Extracted records ::
— START —
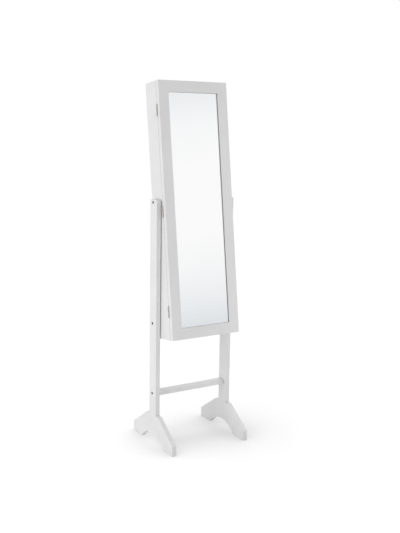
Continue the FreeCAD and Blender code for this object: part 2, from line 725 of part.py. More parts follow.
— END —
— START —
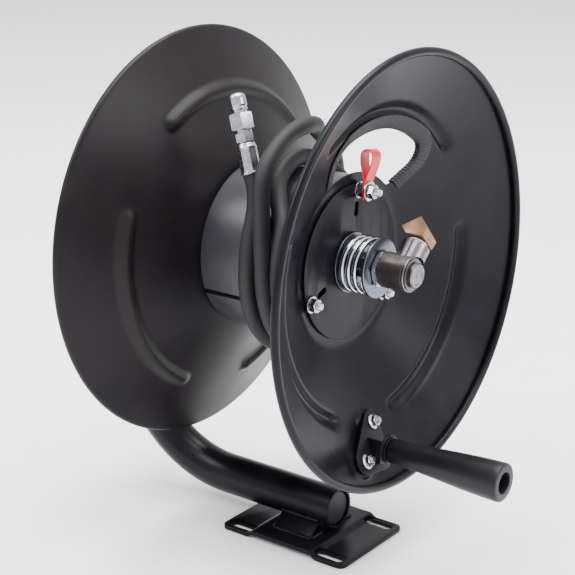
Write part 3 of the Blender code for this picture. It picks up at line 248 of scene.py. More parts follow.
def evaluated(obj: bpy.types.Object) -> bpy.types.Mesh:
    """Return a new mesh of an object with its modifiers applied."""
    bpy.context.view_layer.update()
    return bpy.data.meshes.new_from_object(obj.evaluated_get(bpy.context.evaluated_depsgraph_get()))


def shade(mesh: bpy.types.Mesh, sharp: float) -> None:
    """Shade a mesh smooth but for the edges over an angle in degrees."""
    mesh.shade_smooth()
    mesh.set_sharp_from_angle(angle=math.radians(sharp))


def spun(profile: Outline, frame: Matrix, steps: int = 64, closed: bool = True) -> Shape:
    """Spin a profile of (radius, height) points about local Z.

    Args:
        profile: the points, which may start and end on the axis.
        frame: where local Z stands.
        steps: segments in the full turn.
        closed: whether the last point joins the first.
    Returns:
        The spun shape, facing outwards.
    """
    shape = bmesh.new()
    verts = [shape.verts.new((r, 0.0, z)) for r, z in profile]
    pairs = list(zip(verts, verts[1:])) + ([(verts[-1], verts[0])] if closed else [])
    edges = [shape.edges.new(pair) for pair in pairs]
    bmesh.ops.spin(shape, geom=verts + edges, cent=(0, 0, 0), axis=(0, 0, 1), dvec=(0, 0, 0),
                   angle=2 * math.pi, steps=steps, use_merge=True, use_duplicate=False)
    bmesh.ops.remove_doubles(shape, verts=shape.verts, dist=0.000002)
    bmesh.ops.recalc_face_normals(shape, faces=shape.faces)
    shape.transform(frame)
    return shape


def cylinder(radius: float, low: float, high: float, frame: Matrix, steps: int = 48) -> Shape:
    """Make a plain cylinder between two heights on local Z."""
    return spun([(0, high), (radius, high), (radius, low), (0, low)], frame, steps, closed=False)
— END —
Written problem :: Find every line in the records that contains the word "this"; copy those lines.

Task answer ::
Continue the FreeCAD and Blender code for this object: part 2, from line 725 of part.py. More parts follow.
Write part 3 of the Blender code for this picture. It picks up at line 248 of scene.py. More parts follow.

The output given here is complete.